Haha that's fair enough, I train at a easy gym near the site I'm at ATM (only morning cardio now) and the people are cringing never seen so many snap backs and string vest in a gym at once lol,

Not friendly at all just arrogant over to be honest nothing,

My permanent gym may look like sh,t but the atmosphere and the people are second to none,

Just prove them wrong mate before you know they'll be slyly asking advice lol


----------



## Silvaback (Jul 31, 2013)

The advice won't come cheap either 

Thought I'd post my last meal, took me most of King of New York to get through it but it's in and it was damn good!!










250g lean mince

432g British new spuds

275g broccoli

4x half fat cheese slices

Cajun spice, splash Worcestershire sauce

I'll sleep well tonight lol, still got 20/10 p/c to hit before bed too


----------



## Silvaback (Jul 31, 2013)

Rest day today thankfully!

Food so far has been my usual facon, low fat sausage and low fat cheese butty and some cereal. Got Sunday tea with the folks later where I'll no doubt hit my carbs for the day as they're pretty low (rest day)

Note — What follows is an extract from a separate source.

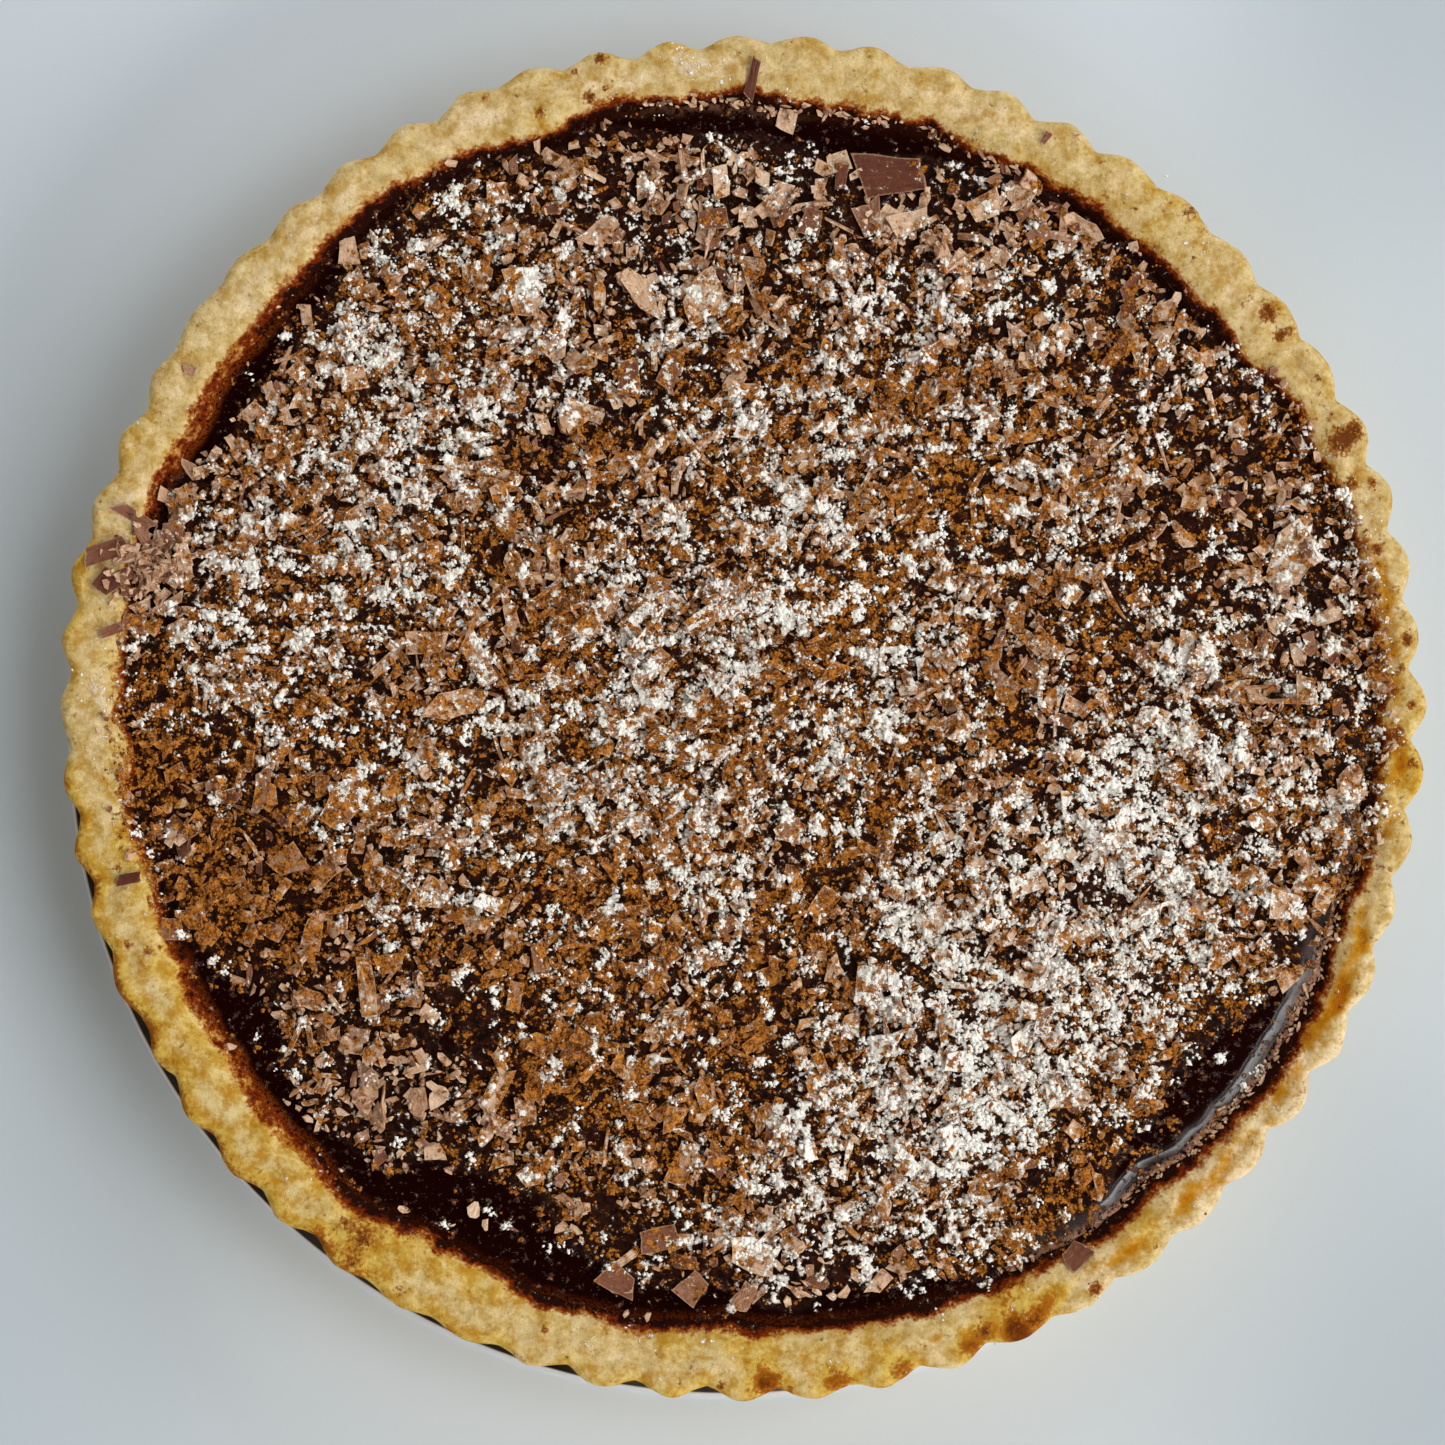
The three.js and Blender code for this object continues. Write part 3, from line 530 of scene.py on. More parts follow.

Weight this morning was 77.9kg from yesterday's 78.1kg. Staying around the 78kg mark and I can feel/see things tightening up abit now, going to carry on as I am for a few more weeks then contemplate a test/tren cycle


----------



## Dan94 (Dec 29, 2013)

Not staying natty then mate?


----------



## Silvaback (Jul 31, 2013)

Dan94 said:


> Not staying natty then mate?


I'm on a trt dose as it is now bud and I highly doubt I'll be able to get to where I want without adding a few compounds


----------



## Dan94 (Dec 29, 2013)

Silvaback said:


> I'm on a trt dose as it is now bud and I highly doubt I'll be able to get to where I want without adding a few compounds


Ah really, is that from previous cycles?


----------



## Silvaback (Jul 31, 2013)

Dan94 said:


> Ah really, is that from previous cycles?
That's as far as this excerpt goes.